Please quote exactly the lines below from the line containing "The OpenSCAD and" to the line containing "the spike out", both lines included, and nothing else.

*** Data provided ***

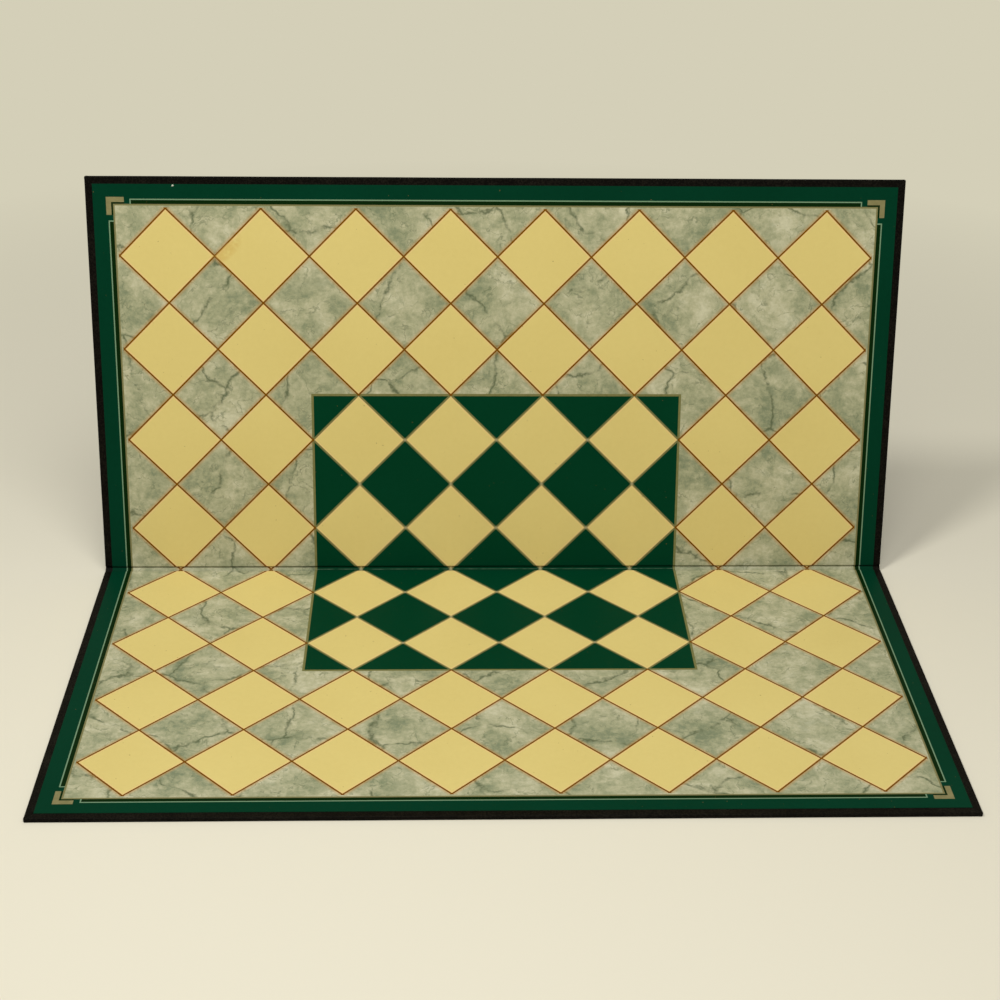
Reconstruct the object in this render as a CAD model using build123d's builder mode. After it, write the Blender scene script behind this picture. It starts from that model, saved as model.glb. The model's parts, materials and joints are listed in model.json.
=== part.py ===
from build123d import *
from math import cos, radians, sin
import os

# A folding game board in two halves, half open: the front half lies on the table, face up,
# and the rear half leans back. X runs along the fold, +Y points to the rear, +Z is up.
# The origin is the centre of the front half's underside.

# Driving sizes, in mm
board_width = 457.2  # along the fold
board_depth = 457.2  # across both halves when the board lies open and flat
core_thickness = 2.0  # greyboard panel
cover_thickness = 0.3  # black covering paper
label_thickness = 0.2  # printed label, with its varnish
spine_width = 4.8  # strip of the cover between the two fold lines
core_setback = 0.5  # from a fold line to the edge of the panel beside it
turn_in_width = 15.0  # how far the cover is folded over on to the face
label_margin = 4.2  # black border between the board's edge and the label
cover_edge_radius = 0.6  # wrapped edges, over back and face
corner_radius = 1.0  # outer corners of the board, seen from above
fold_edge_radius = 0.4  # face side edge of each panel, along the gutter
spine_end_radius = 0.2  # ends of the spine strip, where it is folded over itself
rear_lean = 13.5  # degrees that the rear half leans back from upright

# The label in the gutter, measured from the inside of the spine strip
gutter_flap = 0.5  # flat part of the label's gutter strip, on the face of each panel
gutter_dip = 0.4  # height of the strip beside the panels, where it lies deepest
gutter_crown = 0.6  # height of the strip along its middle line
gutter_foot = 0.3  # from a fold line to where the strip turns up beside the panel
gutter_bend_radius = 0.3  # bends at the bottom of the gutter
crown_radius = 3.0  # rounding of the strip along its middle line
fold_clearance = 0.1  # between the folded-over ends of the spine and each fold line

# Sizes that follow
half_depth = (board_depth - spine_width) / 2  # from a fold line to the outer edge
fold_angle = (90 - rear_lean) / 2  # each of the two fold lines takes half of the turn
face_height = cover_thickness + core_thickness  # face of the panel, flush with the turn-ins
tab_setback = core_setback + cover_thickness  # panel's edge under the cover's fold tabs
panel_reach = half_depth - cover_thickness  # outer edge of the panel, inside the cover
label_start = core_setback + fold_edge_radius + gutter_flap
nearly = fold_clearance / 2  # tolerance for picking edges by their place

# Each half has a plane at the outside of the cover, on its fold line: local Y runs away
# from the fold, and local Z runs from the back to the face.
front_plane = Plane(origin=(0, half_depth / 2, 0), x_dir=(-1, 0, 0), z_dir=(0, 0, 1))


def tilted(origin, angle):
    """Plane through a fold line, with its normal leaning forward by an angle."""
    normal = (0, -sin(radians(angle)), cos(radians(angle)))
    return Plane(origin=origin, x_dir=(1, 0, 0), z_dir=normal)


front_fold = Vector(0, half_depth / 2, cover_thickness)
spine_plane = tilted(front_fold, fold_angle)
rear_fold = spine_plane.from_local_coords(Vector(0, spine_width, 0))
rear_plane = tilted(rear_fold, 2 * fold_angle).offset(-cover_thickness)

os.makedirs("parts", exist_ok=True)


def save(piece, name):
    """Label a finished piece and write it."""
    piece.part.label = name
    export_step(piece.part, f"parts/{name}.step")
    print(name, "volume", round(piece.part.volume, 2), "mm3")


def strip(width, start, end):
    """Rectangle across the fold direction, from one distance off the fold to another."""
    with Locations((0, (start + end) / 2)):
        Rectangle(width, end - start)


def edges_at(plane, edges, setback=None, height=None, beyond=None):
    """Edges whose middle has a given setback from the fold, or height over the back."""

    def wanted(edge):
        spot = plane.to_local_coords(edge.center())
        return (
            (setback is None or abs(spot.Y - setback) < nearly)
            and (height is None or min(abs(spot.Z - h) for h in height) < nearly)
            and (beyond is None or spot.Y > beyond)
        )

    return edges.filter_by(wanted)


for half, plane in (("front", front_plane), ("rear", rear_plane)):
    # The greyboard panel. Its rim is pressed down by one cover thickness under the turn-ins,
    # and at both ends its fold edge is set back by as much, under the cover's tabs.
    with BuildPart() as board:
        with BuildSketch(plane.offset(cover_thickness)):
            strip(board_width - 2 * cover_thickness, tab_setback, panel_reach)
        extrude(amount=core_thickness - cover_thickness)
        rim_heights = (cover_thickness, core_thickness)
        rim = edges_at(plane, board.edges(), height=rim_heights, beyond=tab_setback + nearly)
        fillet(rim, cover_edge_radius - cover_thickness)
        with BuildSketch(plane.offset(cover_thickness)):
            strip(board_width - 2 * turn_in_width, core_setback, half_depth - turn_in_width)
        extrude(amount=core_thickness)
        fold_edge = edges_at(plane, board.edges(), setback=core_setback, height=(face_height,))
        fillet(fold_edge, fold_edge_radius)
    save(board, f"{half}_board")

    # The cover of this half. The back, the three wrapped edges, the turn-ins on the face and
    # the tabs at both ends of the fold edge are one sheet, which leaves the panel's middle bare.
    with BuildPart() as cover:
        with BuildSketch(plane):
            strip(board_width, core_setback, half_depth)
        extrude(amount=face_height)
        corners = edges_at(plane, cover.edges(), setback=half_depth, height=(face_height / 2,))
        fillet(corners, corner_radius)
        fold_edge = edges_at(plane, cover.edges(), setback=core_setback, height=(face_height,))
        fillet(fold_edge, fold_edge_radius)
        past_fold_edge = core_setback + fold_edge_radius + nearly
        wrapped = edges_at(plane, cover.edges(), height=(0, face_height), beyond=past_fold_edge)
        fillet(wrapped, cover_edge_radius)
        with BuildSketch(plane):
            strip(board_width, 0, core_setback)
        extrude(amount=cover_thickness)
        add(board.part, mode=Mode.SUBTRACT)
    save(cover, f"{half}_cover")

    # The printed label on this half's face, flat from the gutter to the black border.
    with BuildPart() as label:
        with BuildSketch(plane.offset(face_height)):
            strip(board_width - 2 * label_margin, label_start, half_depth - label_margin)
        extrude(amount=label_thickness)
    save(label, f"{half}_label")

# The spine: the narrow strip of the cover between the two fold lines. At both ends the sheet
# is folded over on to itself, as wide as the turn-ins on the face.
with BuildPart() as cover_spine:
    with BuildSketch(spine_plane):
        strip(board_width, 0, spine_width)
    extrude(amount=-cover_thickness)
    with BuildSketch(spine_plane):
        with Locations(*[(side * (board_width - turn_in_width) / 2, 0) for side in (-1, 1)]):
            strip(turn_in_width, fold_clearance, spine_width - fold_clearance)
    extrude(amount=cover_thickness)
    across = Axis(rear_fold, spine_plane.y_dir)
    end_edges = cover_spine.edges().filter_by(across).filter_by(
        lambda e: abs(e.center().X) > board_width / 2 - nearly
        and abs(spine_plane.to_local_coords(e.center()).Z) > cover_thickness - nearly
    )
    fillet(end_edges, spine_end_radius)
save(cover_spine, "cover_spine")

# The label where it crosses the fold. It bends over the edge of the front panel, goes down
# into the gutter, rises a little along its middle line and comes up over the rear panel.
route = [
    front_plane.from_local_coords(Vector(0, label_start, face_height)),
    front_plane.from_local_coords(Vector(0, core_setback, face_height)),
    spine_plane.from_local_coords(Vector(0, gutter_foot, gutter_dip)),
    spine_plane.from_local_coords(Vector(0, spine_width / 2, gutter_crown)),
    spine_plane.from_local_coords(Vector(0, spine_width - gutter_foot, gutter_dip)),
    rear_plane.from_local_coords(Vector(0, core_setback, face_height)),
    rear_plane.from_local_coords(Vector(0, label_start, face_height)),
]
bends = [
    fold_edge_radius,
    gutter_bend_radius + label_thickness,
    crown_radius,
    gutter_bend_radius + label_thickness,
    fold_edge_radius,
]
with BuildPart() as label_gutter:
    with BuildSketch(Plane.YZ):
        with BuildLine():
            FilletPolyline(*[(spot.Y, spot.Z) for spot in route], radius=bends)
            offset(amount=label_thickness, side=Side.LEFT)
        make_face()
    extrude(amount=board_width / 2 - label_margin, both=True)
save(label_gutter, "label_gutter")

print("front fold line, y and z", round(front_fold.Y, 4), round(front_fold.Z, 4))
print("rear fold line, y and z", round(rear_fold.Y, 4), round(rear_fold.Z, 4))
print("each fold turns", round(fold_angle, 3), "degrees from flat")
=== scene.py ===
import json
from math import cos, radians, sin

import bmesh
import bpy
from mathutils import Matrix, Vector, noise
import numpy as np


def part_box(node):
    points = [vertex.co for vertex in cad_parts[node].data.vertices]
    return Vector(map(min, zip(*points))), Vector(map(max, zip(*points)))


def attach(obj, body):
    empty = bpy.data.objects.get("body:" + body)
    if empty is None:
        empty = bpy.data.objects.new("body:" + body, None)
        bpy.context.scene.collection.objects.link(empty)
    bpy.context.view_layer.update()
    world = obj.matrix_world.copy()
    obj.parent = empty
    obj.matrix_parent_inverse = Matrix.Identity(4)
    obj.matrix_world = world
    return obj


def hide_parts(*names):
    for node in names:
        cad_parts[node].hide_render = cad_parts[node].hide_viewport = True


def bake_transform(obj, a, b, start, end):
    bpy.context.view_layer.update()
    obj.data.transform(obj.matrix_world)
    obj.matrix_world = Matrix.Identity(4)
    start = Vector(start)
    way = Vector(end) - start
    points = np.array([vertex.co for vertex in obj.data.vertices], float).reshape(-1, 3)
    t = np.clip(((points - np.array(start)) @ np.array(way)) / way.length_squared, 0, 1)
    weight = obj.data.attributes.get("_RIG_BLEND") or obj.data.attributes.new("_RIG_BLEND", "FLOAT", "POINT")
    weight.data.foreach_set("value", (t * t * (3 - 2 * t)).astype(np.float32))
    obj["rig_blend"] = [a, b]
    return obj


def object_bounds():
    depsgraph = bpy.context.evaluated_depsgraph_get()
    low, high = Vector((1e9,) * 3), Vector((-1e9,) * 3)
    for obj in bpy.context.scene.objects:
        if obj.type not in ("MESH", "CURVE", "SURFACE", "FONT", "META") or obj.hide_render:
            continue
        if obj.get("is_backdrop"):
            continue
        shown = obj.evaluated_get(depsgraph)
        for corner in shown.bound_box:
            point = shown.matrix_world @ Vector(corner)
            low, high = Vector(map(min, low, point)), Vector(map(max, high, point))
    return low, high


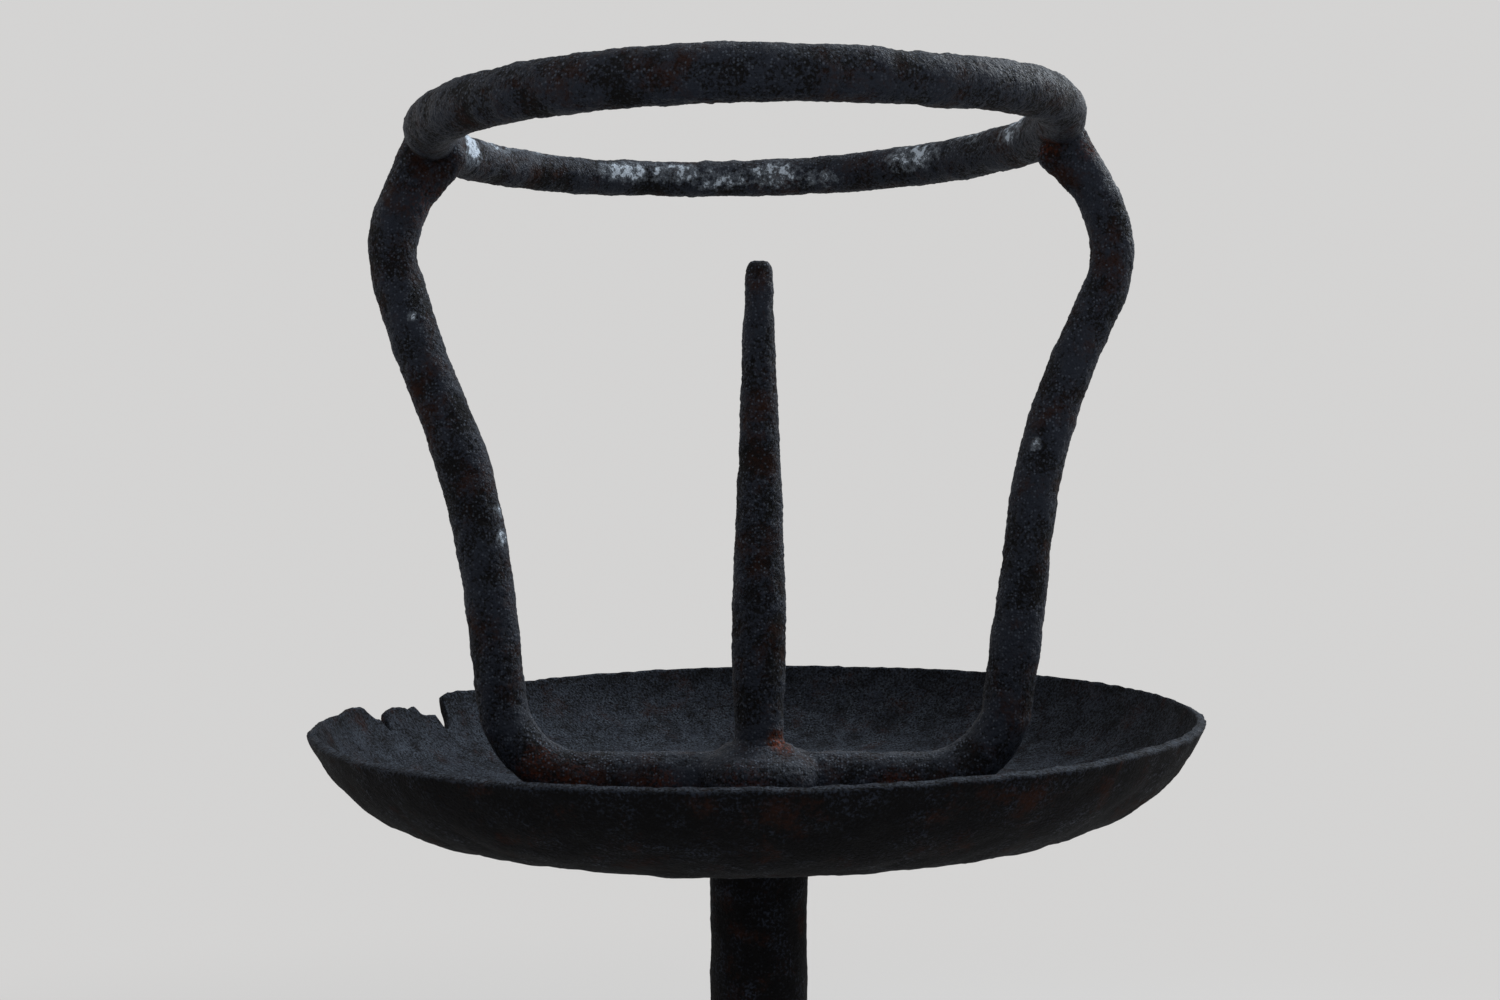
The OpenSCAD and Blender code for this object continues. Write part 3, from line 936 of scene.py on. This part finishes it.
class CANDLESTICK_OT_spike(Operator):
    """Draws the spike out to its blunt point"""

    bl_idname = "candlestick.spike"
    bl_label = "Make spike"

    def execute(self, context):
        sizes = context.scene.candlestick_spike
        cage = context.scene.candlestick_cage
        eye_top = pan_floor() + cage.bar_d - cage.seat + cage.eye_rise
        length = SPIKE_HIGH.z - eye_top + sizes.sink
        stock_r = sizes.neck_d / 2
        bm = bar_stock(length, stock_r, sizes.grain)
        draw_out(bm, stock_r, lambda z: along_table(SPIKE_OUTLINE, (z - sizes.sink) / MM) * MM)
        bmesh.ops.translate(bm, vec=(0, 0, eye_top - sizes.sink), verts=bm.verts)
        raise_relief(bm, old_bar)
        top = SPIKE_HIGH.z
        for v in bm.verts:
            v.co.z = min(v.co.z, top)
        bm.normal_update()
        paint(bm, "damp", near_spots(DAMP_SPOTS))
        put_in_scene("pricket_spike", bm, ["spike"], "rubbed_iron")
        return {"FINISHED"}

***

**Reply**
The OpenSCAD and Blender code for this object continues. Write part 3, from line 936 of scene.py on. This part finishes it.
class CANDLESTICK_OT_spike(Operator):
    """Draws the spike out to its blunt point"""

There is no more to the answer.